Another Ohio judge has frozen the USNVA’s bank accounts there, and Ohio Attorney General Richard Cordray has ordered them to cease soliciting in the state.

Cordray has charged that the USNVA has used charitable contributions to the group to make political contributions in Ohio and other states. The Navy Vets group has denied that.

The group’s primary fundraiser, Associated Community Services of Southfield, MI, also jumped ship from the Navy Vets group last week. The Minnesota Chapter of the USNVA paid Associated Community Services $186,025 for fundraising services from 2006-2009. The group did not claim any fundraising expenses for the Minnesota Chapter in 2005.

Messages left at the Minnesota Chapter’s phone number in St. Paul were not returned. A message left on a Tampa, FL-area phone number that was once Thompson’s and features a gruff male voice saying “Bobby” on the voicemail also was not returned.
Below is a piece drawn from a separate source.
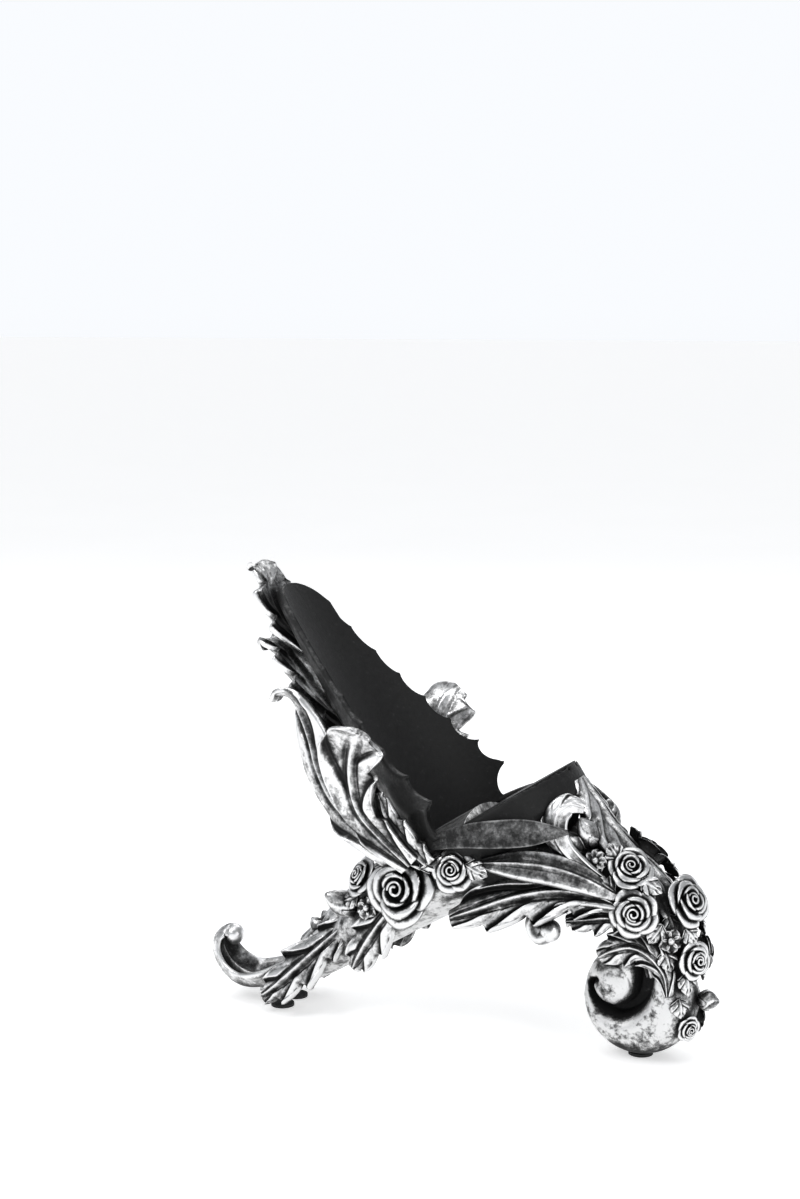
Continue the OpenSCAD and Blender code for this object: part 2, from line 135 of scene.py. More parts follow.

John Markman is named as the USNVA Minnesota Chapter’s CFO on the group’s 2009 federal tax filing filed with the IRS April 15 and its 2009 annual report filed with the Minnesota Attorney General’s Office May 17. Bobby Thompson, who had been listed as CFO and “Contact Person” of the Minnesota Chapter until that time, disappeared from the group’s state and federal filings in 2009 as quickly as he disappeared from his Florida duplex that same year.

The signature on the Minnesota Chapter’s dissolution resolution dated May 4, 2010, also appears to be Markman’s.

If the Minnesota Attorney General’s Office was interested in contacting John Markman—beyond the Washington, DC, UPS drop box he gives as his address on the Minnesota Chapter’s federal tax filing—they should have to look no further than the Ohio Attorney General’s Office. Markman was served with a summons and complaint by certified mail on June 28 in the investigation underway there by Cordray.

What is Attorney General Lori Swanson waiting for?